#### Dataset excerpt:

◆ ◆ ◆ ◆ ◆ ◆ ◆

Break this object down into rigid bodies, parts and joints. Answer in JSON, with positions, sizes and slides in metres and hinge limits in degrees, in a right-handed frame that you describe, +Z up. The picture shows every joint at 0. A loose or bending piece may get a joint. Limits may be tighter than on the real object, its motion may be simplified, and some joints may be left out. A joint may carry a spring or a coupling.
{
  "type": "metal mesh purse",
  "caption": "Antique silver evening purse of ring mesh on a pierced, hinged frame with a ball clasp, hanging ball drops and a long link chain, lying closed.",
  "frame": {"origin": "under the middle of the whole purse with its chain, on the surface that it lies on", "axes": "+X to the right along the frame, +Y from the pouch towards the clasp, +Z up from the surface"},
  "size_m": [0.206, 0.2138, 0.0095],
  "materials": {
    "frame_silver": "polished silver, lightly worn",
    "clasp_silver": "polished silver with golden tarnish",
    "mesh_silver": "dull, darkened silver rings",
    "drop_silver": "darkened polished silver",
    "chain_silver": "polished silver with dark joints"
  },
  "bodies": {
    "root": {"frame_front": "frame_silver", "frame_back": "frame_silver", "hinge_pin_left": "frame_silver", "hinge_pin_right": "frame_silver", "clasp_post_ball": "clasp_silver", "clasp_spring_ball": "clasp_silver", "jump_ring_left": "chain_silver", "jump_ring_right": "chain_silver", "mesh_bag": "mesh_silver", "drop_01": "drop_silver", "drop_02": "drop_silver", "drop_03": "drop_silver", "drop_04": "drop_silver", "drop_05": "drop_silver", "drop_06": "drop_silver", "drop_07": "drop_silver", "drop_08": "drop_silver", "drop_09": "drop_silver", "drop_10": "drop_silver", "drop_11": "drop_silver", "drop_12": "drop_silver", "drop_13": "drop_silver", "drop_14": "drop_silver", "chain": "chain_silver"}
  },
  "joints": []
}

◆ ◆ ◆ ◆ ◆ ◆ ◆

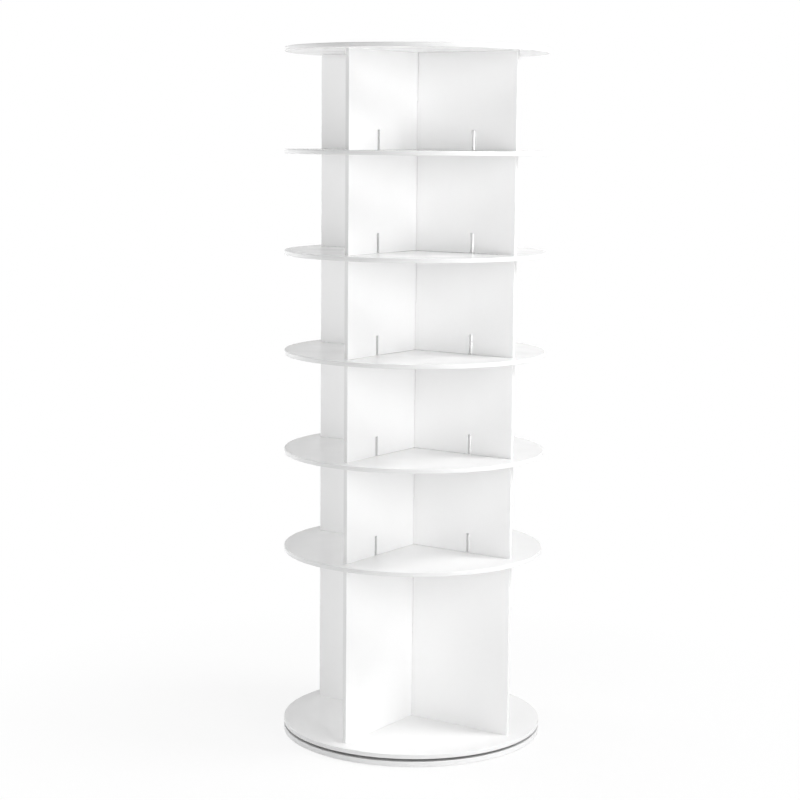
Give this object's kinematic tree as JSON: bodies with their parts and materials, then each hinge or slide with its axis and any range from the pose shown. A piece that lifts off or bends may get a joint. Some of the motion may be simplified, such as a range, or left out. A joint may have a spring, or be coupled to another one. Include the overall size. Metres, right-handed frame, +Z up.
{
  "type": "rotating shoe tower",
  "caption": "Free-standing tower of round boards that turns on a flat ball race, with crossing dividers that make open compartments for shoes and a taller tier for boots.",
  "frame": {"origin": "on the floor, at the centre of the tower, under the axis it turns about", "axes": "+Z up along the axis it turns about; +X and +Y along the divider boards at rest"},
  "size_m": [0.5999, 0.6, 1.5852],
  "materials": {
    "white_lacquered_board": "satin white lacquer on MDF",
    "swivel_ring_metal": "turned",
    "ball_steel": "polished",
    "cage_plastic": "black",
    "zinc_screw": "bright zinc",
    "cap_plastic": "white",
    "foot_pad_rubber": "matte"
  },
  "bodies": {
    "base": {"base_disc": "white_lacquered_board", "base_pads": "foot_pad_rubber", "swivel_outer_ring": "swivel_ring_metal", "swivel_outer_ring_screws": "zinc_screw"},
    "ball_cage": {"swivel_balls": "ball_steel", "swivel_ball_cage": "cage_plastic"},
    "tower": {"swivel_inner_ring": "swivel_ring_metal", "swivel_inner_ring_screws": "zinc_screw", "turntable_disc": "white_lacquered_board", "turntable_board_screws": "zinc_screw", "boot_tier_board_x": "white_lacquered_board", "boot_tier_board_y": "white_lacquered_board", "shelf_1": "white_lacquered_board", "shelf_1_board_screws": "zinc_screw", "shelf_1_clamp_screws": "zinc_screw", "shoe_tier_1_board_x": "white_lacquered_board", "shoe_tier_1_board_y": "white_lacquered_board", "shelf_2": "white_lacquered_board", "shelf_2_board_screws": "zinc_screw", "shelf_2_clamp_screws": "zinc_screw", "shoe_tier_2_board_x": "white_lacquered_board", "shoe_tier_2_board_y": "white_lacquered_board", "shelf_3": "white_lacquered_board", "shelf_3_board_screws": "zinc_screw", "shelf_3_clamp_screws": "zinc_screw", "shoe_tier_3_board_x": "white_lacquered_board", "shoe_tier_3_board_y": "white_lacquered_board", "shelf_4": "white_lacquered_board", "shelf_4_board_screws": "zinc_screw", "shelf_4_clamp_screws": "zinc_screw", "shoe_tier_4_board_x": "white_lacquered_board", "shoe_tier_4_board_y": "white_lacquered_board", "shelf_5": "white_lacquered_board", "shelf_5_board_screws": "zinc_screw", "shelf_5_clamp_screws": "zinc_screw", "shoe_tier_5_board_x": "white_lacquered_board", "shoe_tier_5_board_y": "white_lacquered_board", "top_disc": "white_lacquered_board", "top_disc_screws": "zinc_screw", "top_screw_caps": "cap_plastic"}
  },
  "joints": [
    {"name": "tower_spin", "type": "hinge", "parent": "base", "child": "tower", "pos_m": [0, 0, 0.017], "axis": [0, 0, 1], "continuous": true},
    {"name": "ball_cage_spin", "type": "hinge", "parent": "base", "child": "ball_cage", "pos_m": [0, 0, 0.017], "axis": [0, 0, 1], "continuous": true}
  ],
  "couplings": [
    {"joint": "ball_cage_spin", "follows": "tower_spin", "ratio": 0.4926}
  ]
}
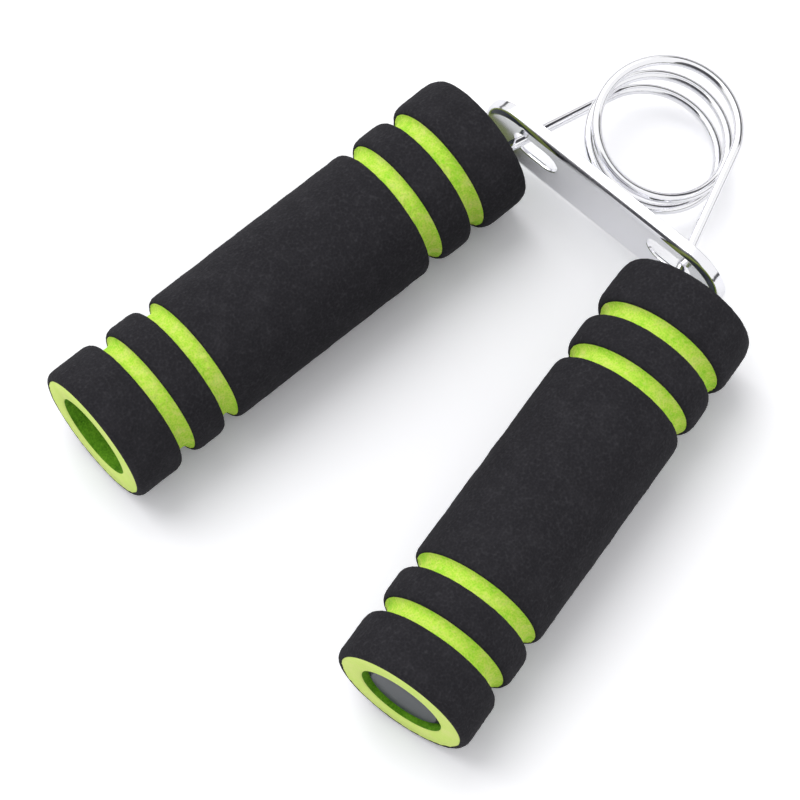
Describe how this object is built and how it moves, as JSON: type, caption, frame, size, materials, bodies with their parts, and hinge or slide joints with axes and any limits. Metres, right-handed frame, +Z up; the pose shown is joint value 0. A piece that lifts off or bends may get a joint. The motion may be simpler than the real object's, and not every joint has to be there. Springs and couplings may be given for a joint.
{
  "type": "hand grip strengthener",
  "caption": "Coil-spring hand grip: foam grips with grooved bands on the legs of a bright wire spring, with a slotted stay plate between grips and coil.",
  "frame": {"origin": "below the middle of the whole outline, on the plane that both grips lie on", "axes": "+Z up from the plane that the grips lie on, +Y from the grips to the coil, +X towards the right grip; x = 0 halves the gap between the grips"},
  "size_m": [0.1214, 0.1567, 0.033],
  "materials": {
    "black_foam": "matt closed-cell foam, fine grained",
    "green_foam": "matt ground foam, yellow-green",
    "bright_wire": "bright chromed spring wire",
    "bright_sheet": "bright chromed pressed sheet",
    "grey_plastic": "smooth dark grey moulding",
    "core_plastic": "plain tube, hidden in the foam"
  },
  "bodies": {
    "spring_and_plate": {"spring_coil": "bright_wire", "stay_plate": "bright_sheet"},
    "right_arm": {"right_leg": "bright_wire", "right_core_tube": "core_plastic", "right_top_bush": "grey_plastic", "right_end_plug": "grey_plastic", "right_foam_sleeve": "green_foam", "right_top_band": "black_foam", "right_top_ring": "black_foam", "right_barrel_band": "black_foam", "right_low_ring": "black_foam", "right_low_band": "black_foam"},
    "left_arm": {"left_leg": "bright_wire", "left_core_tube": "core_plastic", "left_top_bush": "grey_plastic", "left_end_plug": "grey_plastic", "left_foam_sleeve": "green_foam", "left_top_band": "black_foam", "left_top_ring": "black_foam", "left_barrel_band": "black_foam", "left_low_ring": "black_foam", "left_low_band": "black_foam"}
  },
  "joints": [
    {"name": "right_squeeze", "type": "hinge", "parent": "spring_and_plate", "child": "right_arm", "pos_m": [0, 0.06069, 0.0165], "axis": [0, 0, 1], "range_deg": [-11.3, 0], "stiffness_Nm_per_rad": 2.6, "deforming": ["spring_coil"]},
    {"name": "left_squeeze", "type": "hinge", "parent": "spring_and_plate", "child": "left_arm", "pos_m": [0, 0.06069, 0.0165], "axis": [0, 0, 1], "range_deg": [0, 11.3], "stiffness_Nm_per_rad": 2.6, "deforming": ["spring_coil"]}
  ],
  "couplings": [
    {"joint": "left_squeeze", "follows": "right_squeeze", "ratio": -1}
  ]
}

◆ ◆ ◆ ◆ ◆ ◆ ◆

#### TASK OBJECTIVE:
Find the string "parts" in the records, then copy each line where it occurs.

#### EXPECTED OUTPUT:
Break this object down into rigid bodies, parts and joints. Answer in JSON, with positions, sizes and slides in metres and hinge limits in degrees, in a right-handed frame that you describe, +Z up. The picture shows every joint at 0. A loose or bending piece may get a joint. Limits may be tighter than on the real object, its motion may be simplified, and some joints may be left out. A joint may carry a spring or a coupling.
Give this object's kinematic tree as JSON: bodies with their parts and materials, then each hinge or slide with its axis and any range from the pose shown. A piece that lifts off or bends may get a joint. Some of the motion may be simplified, such as a range, or left out. A joint may have a spring, or be coupled to another one. Include the overall size. Metres, right-handed frame, +Z up.
Describe how this object is built and how it moves, as JSON: type, caption, frame, size, materials, bodies with their parts, and hinge or slide joints with axes and any limits. Metres, right-handed frame, +Z up; the pose shown is joint value 0. A piece that lifts off or bends may get a joint. The motion may be simpler than the real object's, and not every joint has to be there. Springs and couplings may be given for a joint.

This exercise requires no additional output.